You have to think big in space because when the resources of entire planetary systems are diverted to defence and to waging war then even local space is a very large area to defend and fleets numbering more than one-hundred thousand vessels are not uncommon.

“I wanted to write something that preserves the hallmarks of science fiction that readers have come to expect, but also packs in a ton of original material,” explains the author. “There’s a poignant romance, a trip across the cosmos and a shedload of classic science fiction that Einstein would be proud of!”

Continuing, “Initial feedback has been extremely positive. The story is really resonating with readers and many are commenting on the believability of the narrative’s scientific undertone. It’s a good thing, because I’m currently finishing up volume two and intend to release it very soon.”

Reviews have been glowing. Albert Verschuuren comments, “Very enjoyable read, believable and extremely well researched. the type of book you read from beginning to end because you can't put it down.”

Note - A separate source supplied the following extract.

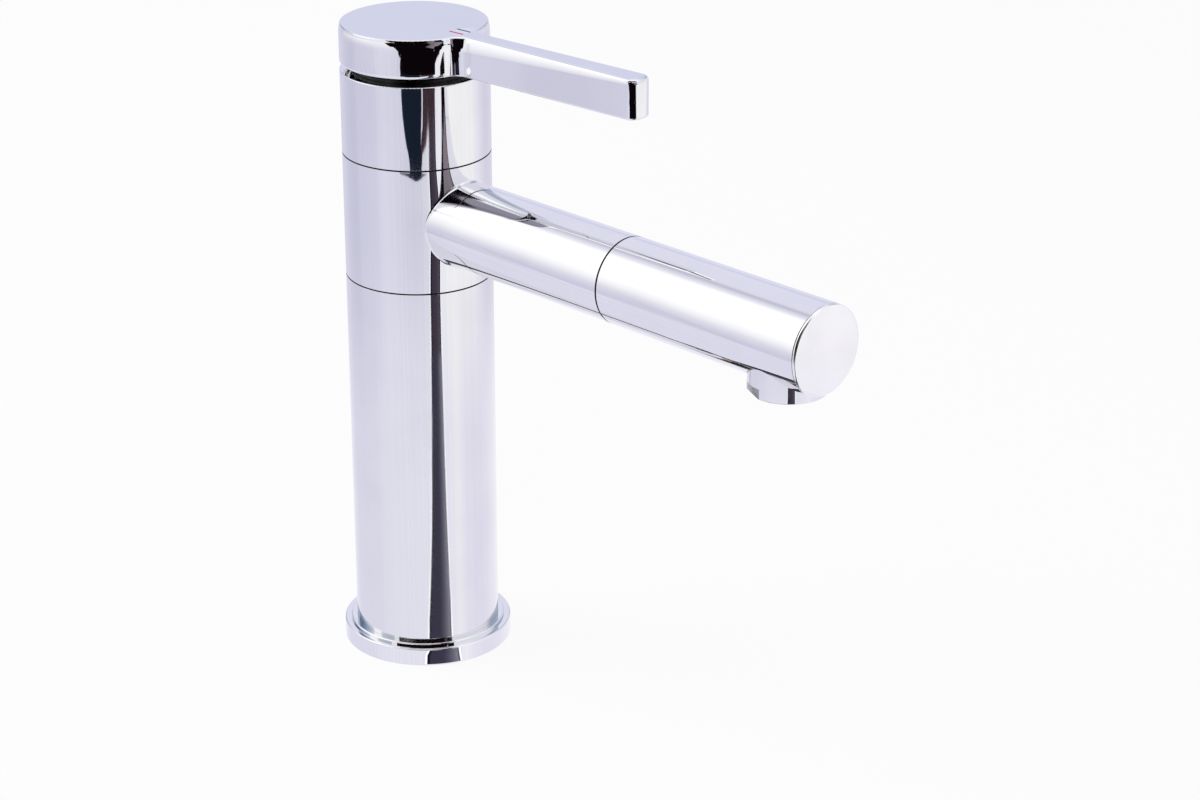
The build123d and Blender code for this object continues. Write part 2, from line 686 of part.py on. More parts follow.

Jerry adds, “Like all good Sci Fi, the most disturbing aspect of Vernon Yarker's debut book is its believability. This is no fantasy fiction but rather an exploration of the possible. Vernon Yarker carefully explains how humanity on Earth is, in fact, a quaint ‘reservation’ viewed from afar by more advanced life-forms who, careful never to leave a trace of their existence, are monitoring our ‘development’ – until that fateful day, when through luck and happenstance, Corporal Geoffrey Holder mysteriously disappears from RAF Greenbrook.”